▸ **Material**
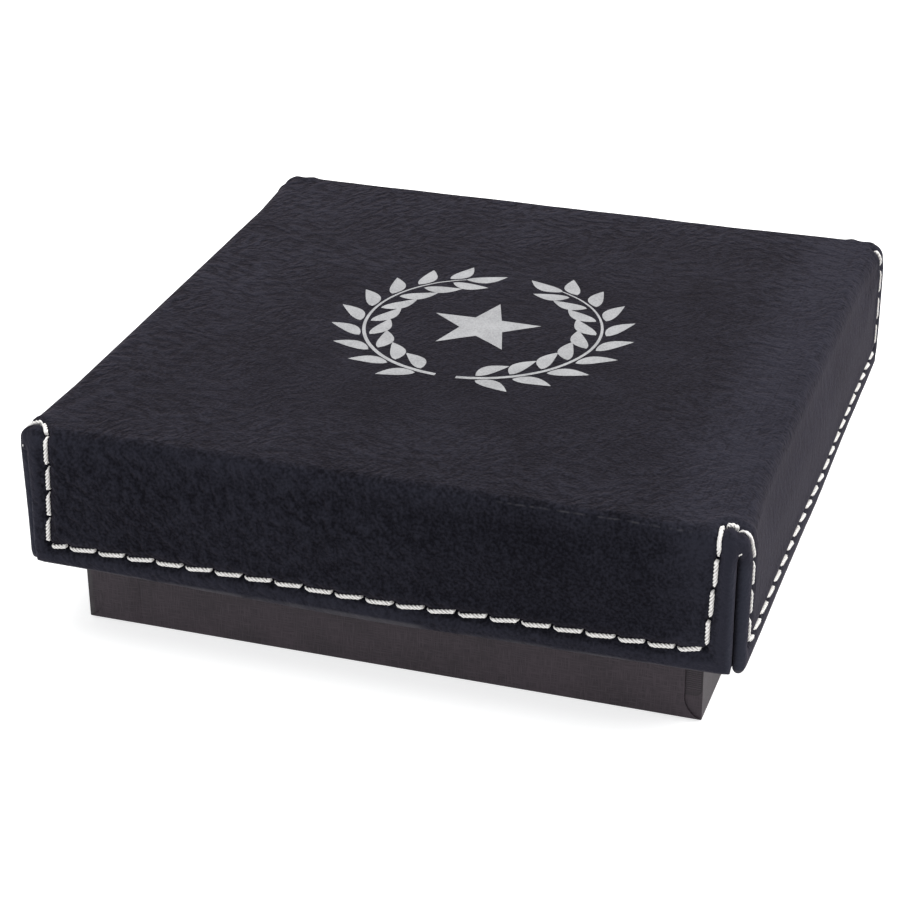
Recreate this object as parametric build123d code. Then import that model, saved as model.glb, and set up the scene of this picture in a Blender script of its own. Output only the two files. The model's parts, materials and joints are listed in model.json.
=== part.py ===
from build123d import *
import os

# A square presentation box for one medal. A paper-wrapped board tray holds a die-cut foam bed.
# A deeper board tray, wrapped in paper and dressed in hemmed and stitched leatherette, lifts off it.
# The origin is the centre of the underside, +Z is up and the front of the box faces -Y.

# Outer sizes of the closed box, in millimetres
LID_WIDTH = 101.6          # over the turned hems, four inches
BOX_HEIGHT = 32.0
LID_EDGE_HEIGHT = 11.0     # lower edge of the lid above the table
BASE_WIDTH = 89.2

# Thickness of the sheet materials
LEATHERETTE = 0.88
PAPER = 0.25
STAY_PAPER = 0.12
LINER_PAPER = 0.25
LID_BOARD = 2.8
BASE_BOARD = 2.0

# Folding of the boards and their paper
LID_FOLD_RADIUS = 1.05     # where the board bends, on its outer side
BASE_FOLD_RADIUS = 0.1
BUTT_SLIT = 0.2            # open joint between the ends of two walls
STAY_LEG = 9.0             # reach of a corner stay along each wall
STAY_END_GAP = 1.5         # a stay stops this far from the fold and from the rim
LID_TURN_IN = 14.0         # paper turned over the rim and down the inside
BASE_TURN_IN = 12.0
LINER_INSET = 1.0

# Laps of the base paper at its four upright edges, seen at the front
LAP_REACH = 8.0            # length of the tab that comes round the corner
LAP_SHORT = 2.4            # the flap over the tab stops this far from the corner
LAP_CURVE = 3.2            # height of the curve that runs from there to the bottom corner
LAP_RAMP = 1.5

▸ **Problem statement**
Select all lines in the listing above where the word "that" appears, and show them.

▸ **Task answer**
Recreate this object as parametric build123d code. Then import that model, saved as model.glb, and set up the scene of this picture in a Blender script of its own. Output only the two files. The model's parts, materials and joints are listed in model.json.
LAP_REACH = 8.0            # length of the tab that comes round the corner
LAP_CURVE = 3.2            # height of the curve that runs from there to the bottom corner